Gulsah Mursaloglu is an artist living and working in Chicago, IL. She received her BA from Bogazici University (Istanbul, Turkey) where she studied sociology and she received her MFA from the School of the Art Institute of Chicago. She has shown her work at a variety of venues, including Sullivan Galleries (Chicago, IL), Evanston Art Center (Evanston, IL), Richmond Art Gallery (Richmond, Canada), and she also participated in the 2nd Santorini Biennale in Santorini, Greece. After graduating with her MFA she has been awarded a Teaching Fellowship at the School of the Art Institute of Chicago where she taught in the Painting and Drawing Department. Recently Gulsah has been included in the Ground Floor Biennial at the Hyde Park Art Center.
Kayla Risko is an artist living and working in Chicago, IL. She received her BFA from the School of the Museum of Fine Arts, Boston, and Tufts University, and her MFA from the School of the Art Institute of Chicago in 2015, where she was awarded a Teaching Fellowship in the Painting and Drawing Dept.

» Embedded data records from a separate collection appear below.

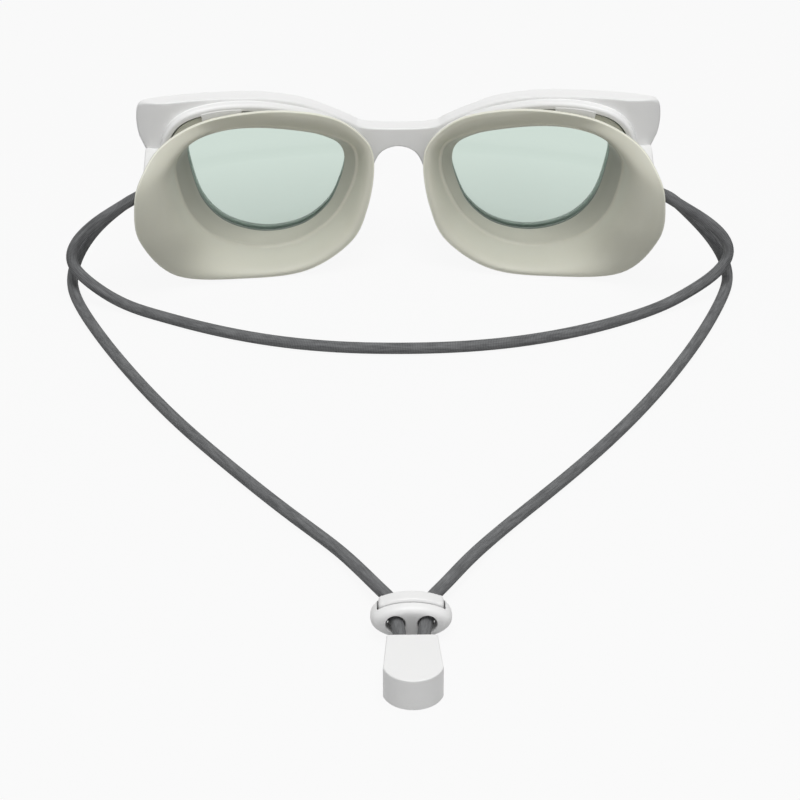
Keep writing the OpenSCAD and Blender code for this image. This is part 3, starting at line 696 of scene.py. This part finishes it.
# Lenses, carrier rings and soft cups. A cup's flare is one curve: lead, fall and spread say how it leaves
# the throat, roll how it reaches the rim
lens = dict(front=0.75, thickness=2.0, inset=2.5, edge=0.3, reach=78)
carrier = dict(front=-1.4, depth=2.4, lip=0.8, gap=0.95, inset=2.5, corner=0.4, bevel=0.15)
cup = dict(front=-2.35, seat=-3.95, flange=0.6, flangeInset=2.75, rootShare=0.55, lining=0.8, wall=1.4, rimWall=1.1,
           throatDepth=8, templeDepth=4, templeFrom=40, templeRun=23,
           lead=(0.35, 0.4, 20), spread=(0.25, 0.2, 48, 12), fall=(0.6, 1.6), shoulder=0.55,
           roll=(0.4, 0.9, 1.1, 2.7), tip=0.45, rimEdge=0.2, crease=0.15, foldRun=0.03, step=0.8, stepRun=0.025,
           lip=0.3,
           flare=[0.06, 0.1, 0.15, 0.21, 0.28, 0.36, 0.45, 0.54, 0.63, 0.72, 0.8, 0.87, 0.94, 1],
           # the next list gives painted shade levels for the mouth, lining and fold of the throat, stronger towards
           # the temple
           paintedLight=[(0, 0.6), (0, 0.7), (0, 0.8), (0.1, 1), (0.225, 1), (0.4, 1), (0.45, 0.9), (0.35, 0.6),
                   (0.15, 0.2)], paintedShadeFrom=38, paintedShadeRun=25)

bm = bmesh.new()
a, b = lens["inset"], lens["edge"]
rings = [flatRing(pocket, a + i, lens["front"] - j) for i, j in quarter(b, 3)]
rings += [flatRing(pocket, a + i, lens["front"] - lens["thickness"] + j) for i, j in reversed(quarter(b, 3))]
skinWithEnds(bm, rings)
sliceAcross(bm, 0, lens["reach"], front["slices"])
wrapAll(bm)
placePair("lens", bm, lensGreen)


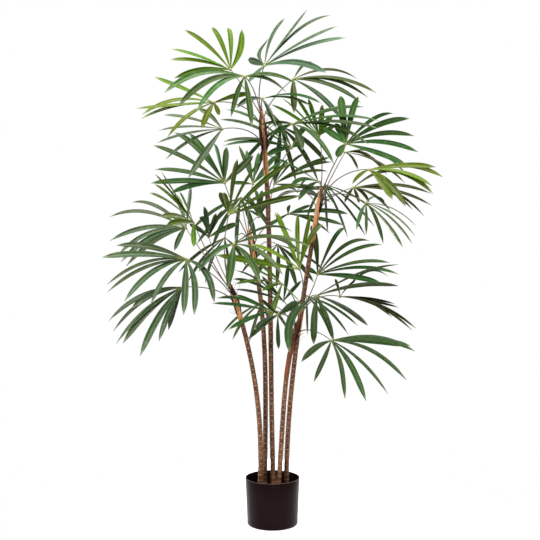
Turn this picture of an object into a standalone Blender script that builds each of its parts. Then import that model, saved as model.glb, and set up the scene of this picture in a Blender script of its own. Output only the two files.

Risko has been an Artist-in-Residence at the Fundação Armando Alvares Penteado (Sao Paulo, Brazil) and 723 Louisa St (New Orleans, LA). She has recently shown work in group shows at Antenna (New Orleans, LA), Kruger Gallery (Chicago, IL), and had a solo exhibition at Randy Alexander in 2016 (Chicago, IL).
Erin Washington is a painter, drawer, and installation artist currently living and working in Chicago. Using fugitive and symbolic materials (ex. ashes, blackberries, bones, chalk, moss, and spaceblankets), Washington’s works source imagery from the Sciences, Mythology, and Art History that represent ruptures and failures in the search for meaning and truth. Erin is currently a lecturer in the Painting and Drawing Department at the School of the Art Institute of Chicago, where she received her MFA in 2011. Notable solo exhibitions have been held at such venues as The Riverside Art Center in Riverside Illinois and Zolla/Lieberman Gallery in Chicago. Her work has also been included in group exhibitions at such spaces as Shane Campbell Gallery, Chicago; The Hyde Park Art Center; and Columbia University in New York.